Admittedly, this is a more nuanced debate than the simple comparison of ownership laws across the world. Writing for the Guardian in Australia, columnist Jason Wilson pointed out that the self-congratulations in Australia at this time can reach excessive levels, considering the trauma that our American brothers and sisters are going through during this period.

He rightly points to the need to look beyond gun violence, and seek to address root causes such as the alienation and social isolation that cause youths to resort to these horrible crimes. He argues that just because Australia suffers from fewer mass shootings, it does not mean that underlying social and systemic problems have been redressed in society.

Here Wilson is correct. Reducing the number of shootings in a nation does not absolve that country of the need to constantly work to improve its social conditions. This is something that Australia must wrestle with. What it does mean however, is that if we have somehow found a way to reduce the volume of gun violence in a country, we should do everything in our power to do just that.

As a state with little over 4% of the global population, but nearly 50% of the world’s guns, it appears increasingly unlikely that the strikingly high rate of gun related violence in America is simply coincidental with its high gun ownership rates.

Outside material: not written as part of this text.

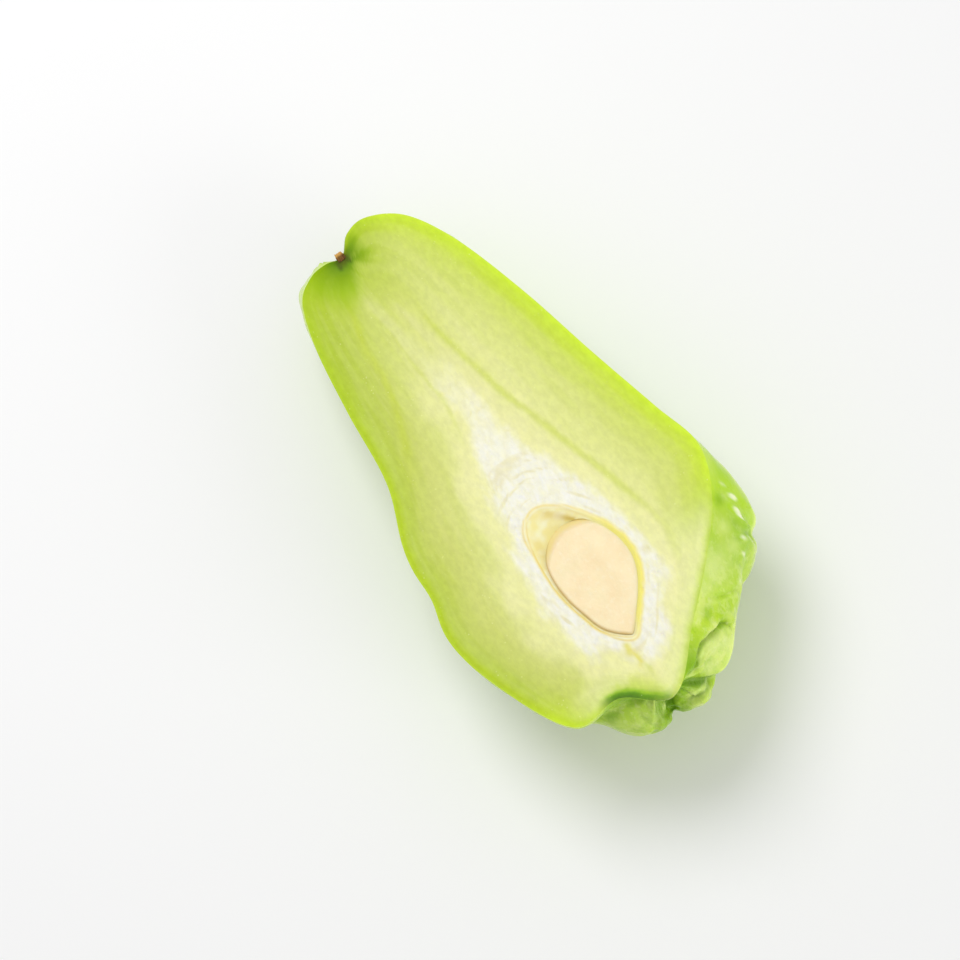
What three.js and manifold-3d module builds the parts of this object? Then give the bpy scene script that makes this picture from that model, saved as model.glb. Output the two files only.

Yes there are problems that extend beyond gun ownership in Australia, America and the rest of the developed world. And yes, there will always be political problems in attempting to resolve this issue. But we need to do what we can to reach beyond this insanity. We need to look to fellow states, to see what we can learn from in their experiences. We may not ever know if Australia’s gun buyback program is the perfect solution to America’s gun violence. But we do know that once they implemented the buyback program, there was not an event like the mass shooting of 1996 experienced again.

How can we do anything less than replicate the policies that Australia implemented if it means that we might avoid the continuation of such tragedies?